-- begin INFORMATION SHOWN --
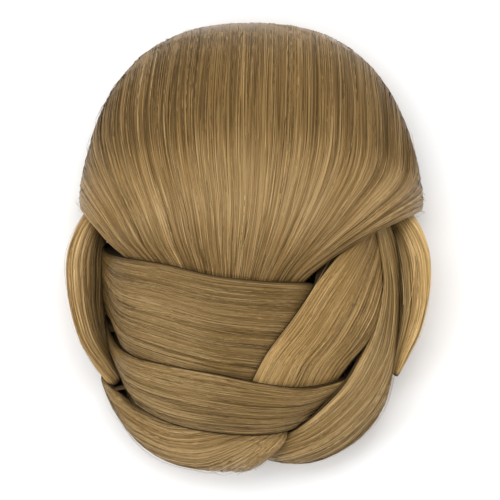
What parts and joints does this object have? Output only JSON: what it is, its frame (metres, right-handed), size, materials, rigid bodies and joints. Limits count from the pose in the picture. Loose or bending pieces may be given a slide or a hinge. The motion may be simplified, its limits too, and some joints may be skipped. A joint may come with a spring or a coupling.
{
  "type": "top knot hairpiece",
  "caption": "Padded chignon of long straight hair swept over a hollow net cap, with folded wraps across its lower half and a loop at each side.",
  "frame": {"origin": "centre of the bounding box in plan, on the plane of the cap's hem", "axes": "+Z out of the wearer's head, from the hem to the front of the hair; +Y along the piece's length, from the folded wraps to the rounded crown end; +X to the right as its front is seen with +Y up"},
  "size_m": [0.1285, 0.1601, 0.0609],
  "materials": {
    "net_cap": "matte net",
    "crown_hair": "satin hair",
    "left_loop_hair": "satin hair",
    "right_loop_hair": "satin hair",
    "upper_hair": "satin hair",
    "diagonal_hair": "satin hair",
    "lower_hair": "satin hair",
    "outer_hair": "satin hair",
    "bottom_hair": "satin hair",
    "comb": "satin"
  },
  "bodies": {
    "root": {"base_cap": "net_cap", "crown_sweep": "crown_hair", "left_loop": "left_loop_hair", "right_loop": "right_loop_hair", "upper_wrap": "upper_hair", "diagonal_wrap": "diagonal_hair", "lower_wrap": "lower_hair", "outer_wrap": "outer_hair", "bottom_wrap": "bottom_hair", "comb": "comb"}
  },
  "joints": []
}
-- end INFORMATION SHOWN --
▶ WHAT IS EXPECTED:
Report how many lines above hold the string "materials", giving nothing but the number.

▶ EXERCISE RESULT:
2